This separation of parameter vectors into streams takes place at the point where the vectors are extracted from the converted input file or audio device and transformed into an observation. The tools for HMM construction and for recognition thus view the input data as a sequence of observations but note that this entirely internal to HTK. Externally data is always stored as a single sequence of parameter vectors.

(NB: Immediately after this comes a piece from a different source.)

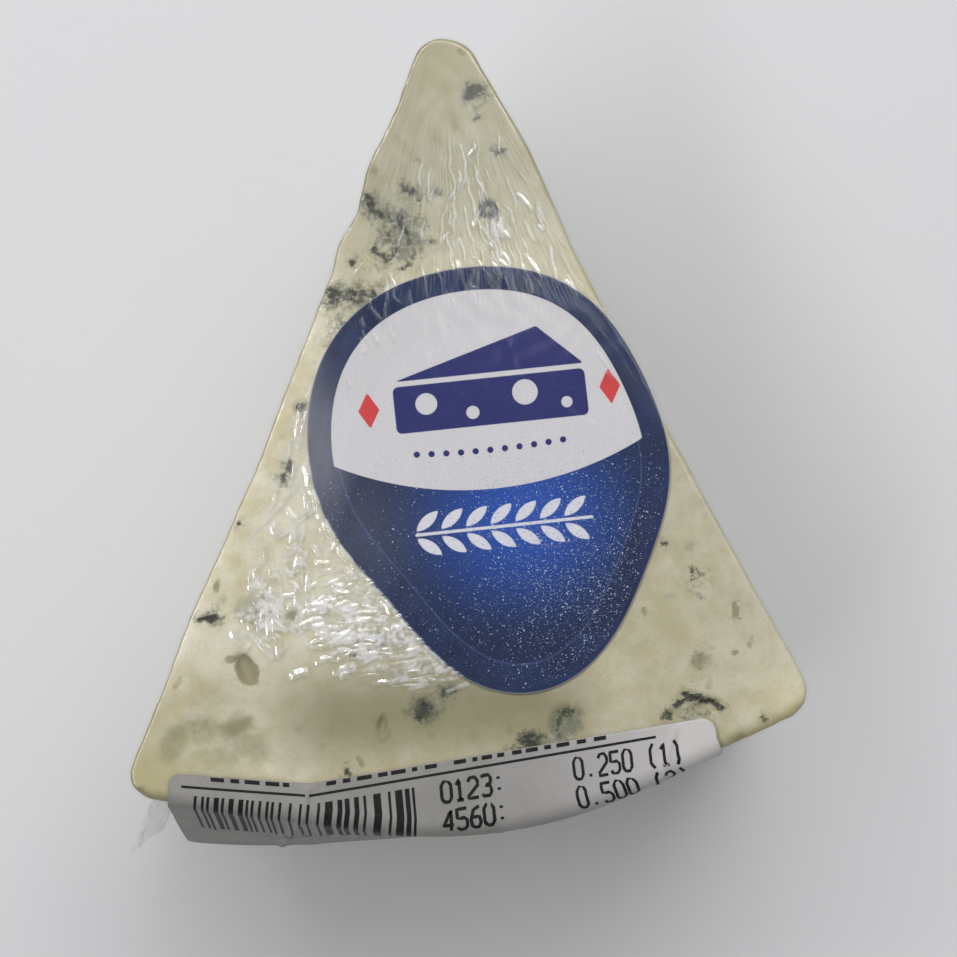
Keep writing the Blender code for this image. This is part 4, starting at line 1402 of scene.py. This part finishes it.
drop_points = np.zeros((len(tries), 2 * DROP_SIDES + 1, 3))
for k, (spread, rise) in enumerate(DROP_RINGS):
    ring_of_drop = drop_points[:, k * DROP_SIDES : (k + 1) * DROP_SIDES]
    ring_of_drop[..., :2] = tries[:, None] + ring_shape * spread * size[:, None, None]
    ring_of_drop[..., 2] = (level + rise * size)[:, None]
drop_points[:, -1, :2] = tries
drop_points[:, -1, 2] = level + DROP_CROWN * size
first = np.arange(len(tries))[:, None] * (2 * DROP_SIDES + 1)
j = np.arange(DROP_SIDES)
k = (j + 1) % DROP_SIDES
drop_quads = np.stack([first + j, first + k, first + k + DROP_SIDES, first + j + DROP_SIDES], axis=-1)
crown = np.broadcast_to(first + 2 * DROP_SIDES, (len(tries), DROP_SIDES))
drop_caps = np.stack([first + j + DROP_SIDES, first + k + DROP_SIDES, crown], axis=-1)
drop_mesh = mesh_of("condensation", drop_points.reshape(-1, 3) * MM + plan_shift, drop_quads, drop_caps)
drop_finish, tree, output = new_finish("condensed_water")
drop_fresnel = node(tree, "ShaderNodeFresnel", {"IOR": 1.33}).outputs[0]
drop_share = calc(tree, "ADD", calc(tree, "MULTIPLY", drop_fresnel, 2.0), 0.08, clamp=True)
clear = node(tree, "ShaderNodeBsdfTransparent", {"Color": (0.96, 0.97, 0.98, 1)}).outputs[0]
place = object_place(tree)
mirror = node(tree, "ShaderNodeBsdfPrincipled", {
    "Base Color": layer(tree, grain(tree, place, 900), paint(214, 226, 250), paint(240, 246, 255)),
    "Metallic": 1.0,
    "Roughness": 0.08,
}).outputs[0]
scattered = node(tree, "ShaderNodeBsdfDiffuse", {"Color": paint(206, 222, 252)}).outputs[0]
clouded = between(tree, grain(tree, place, 3800, 1), 0.35, 0.65, 0.1, 0.6)
whole = mixed(tree, clouded, mixed(tree, drop_share, clear, mirror), scattered)
tree.links.new(whole, output.inputs["Surface"])
show("condensation", drop_mesh, drop_finish, "wrapped_cheese")


# The stage: a plain pale floor under soft studio lamps, seen almost straight down at the
# photo's viewing angle. It isn't part of the object.

FLOOR_HALF = 1.5
FLOOR_DEPTH = 0.05 * MM

floor_mesh = bpy.data.meshes.new("floor")
floor_signs = ((-1, -1), (1, -1), (1, 1), (-1, 1))
floor_corners = [(x * FLOOR_HALF, y * FLOOR_HALF, -FLOOR_DEPTH) for x, y in floor_signs]
floor_mesh.from_pydata(floor_corners, [], [(0, 1, 2, 3)])
floor = bpy.data.objects.new("floor", floor_mesh)
bpy.context.scene.collection.objects.link(floor)
floor_finish, tree, output = new_finish("pale_floor")
place = object_place(tree)
cloud = grain(tree, place, 9, 3, 0.5)
opaque(tree, output, layer(tree, cloud, paint(203, 203, 205), paint(207, 207, 209)), 0.55, 0.5)
floor_mesh.materials.append(floor_finish)

LOOK_AT = np.array([0.0, 0.0, THICKNESS]) + plan_shift
CAMERA_AZIMUTH = -15
CAMERA_ELEVATION = 84
CAMERA_ROLL = math.radians(3.15)
CAMERA_DISTANCE = 0.230
FOCAL_PIXELS = 2185
PHOTO_PIXELS = 957
SENSOR_WIDTH = 36
SKY_COLOUR = (0.97, 0.98, 1.0, 1)
SKY_STRENGTH = 0.30


def aimed(position, target, lean=0.0):
    """Placement at a position that looks at a target, its upper side turned from +Y by lean."""
    back = unit(np.subtract(position, target))
    right = unit(np.cross([math.sin(lean), math.cos(lean), 0.0], back))
    up = np.cross(back, right)
    placement = Matrix.Identity(4)
    for i, axis in enumerate((right, up, back, position)):
        placement.col[i][:3] = [float(a) for a in axis]
    return placement


def direction(azimuth, elevation):
    """Unit vector from the object towards a lamp or camera, by degrees."""
    a, e = math.radians(azimuth), math.radians(elevation)
    return np.array([math.sin(a) * math.cos(e), -math.cos(a) * math.cos(e), math.sin(e)])


camera_data = bpy.data.cameras.new("camera")
camera = bpy.data.objects.new("camera", camera_data)
bpy.context.scene.collection.objects.link(camera)
camera_data.sensor_width = SENSOR_WIDTH
camera_data.lens = SENSOR_WIDTH * FOCAL_PIXELS / PHOTO_PIXELS
camera_data.clip_start = 0.01
camera_data.clip_end = 10
camera_back = direction(CAMERA_AZIMUTH, CAMERA_ELEVATION)
camera.matrix_world = aimed(LOOK_AT + camera_back * CAMERA_DISTANCE, LOOK_AT, CAMERA_ROLL)
bpy.context.scene.camera = camera

# Softboxes: azimuth and elevation in degrees, distance, width and length in metres, power in watts
for name, azimuth, elevation, distance, width, length, power in (
    ("key_softbox", 150, 52, 1.0, 0.75, 0.75, 3.2),
    ("left_strip", -90, 57, 1.0, 0.10, 1.3, 4.6),
    ("back_strip", 180, 57, 1.0, 1.1, 0.10, 3.8),
):
    lamp_data = bpy.data.lights.new(name, "AREA")
    lamp_data.shape = "RECTANGLE"
    lamp_data.size = width
    lamp_data.size_y = length
    lamp_data.energy = power
    lamp = bpy.data.objects.new(name, lamp_data)
    bpy.context.scene.collection.objects.link(lamp)
    lamp.matrix_world = aimed(LOOK_AT + direction(azimuth, elevation) * distance, LOOK_AT)

world = bpy.data.worlds.new("studio")
bpy.context.scene.world = world
world.use_nodes = True
sky = world.node_tree.nodes["Background"]
sky.inputs["Color"].default_value = SKY_COLOUR
sky.inputs["Strength"].default_value = SKY_STRENGTH
bpy.context.scene.view_settings.view_transform = "Standard"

When multiple streams  are required, the division of the parameter vectors is performed automatically based on the parameter kind. This works according to the following rules.

1 stream
single parameter vector. This is the default case.
2 streams
if the parameter vector contains energy terms, then they are extracted and placed in stream 2. Stream 1 contains the remaining static coefficients and their deltas and accelerations, if any. Otherwise, the parameter vector must have appended delta coefficients and no appended acceleration coefficients. The vector is then split so that the static coefficients form stream 1 and the corresponding delta coefficients form stream 2.
3 streams
if the parameter vector has acceleration coefficients, then vector is split with static coefficients plus any energy in stream 1, delta coefficients plus any delta energy in stream 2 and acceleration coefficients plus any acceleration energy in stream 3. Otherwise, the parameter vector must include log energy and must have appended delta coefficients. The vector is then split into three parts so that the static coefficients form stream 1, the delta coefficients form stream 2, and the log energy and delta log energy are combined to form stream 3.
4 streams
the parameter vector must include log energy and must have appended delta and acceleration coefficients. The vector is split into 4 parts so that the static coefficients form stream 1, the delta coefficients form stream 2, the acceleration coefficients form stream 3 and the log energy, delta energy and acceleration energy are combined to form stream 4.

In all cases, the static log energy can be suppressed (via the _N  qualifier). If none of the above rules apply for some required number of streams, then the parameter vector is simply incompatible with that form of observation. For example, the parameter kind LPC_D_A cannot be split into 2 streams, instead 3 streams should be used.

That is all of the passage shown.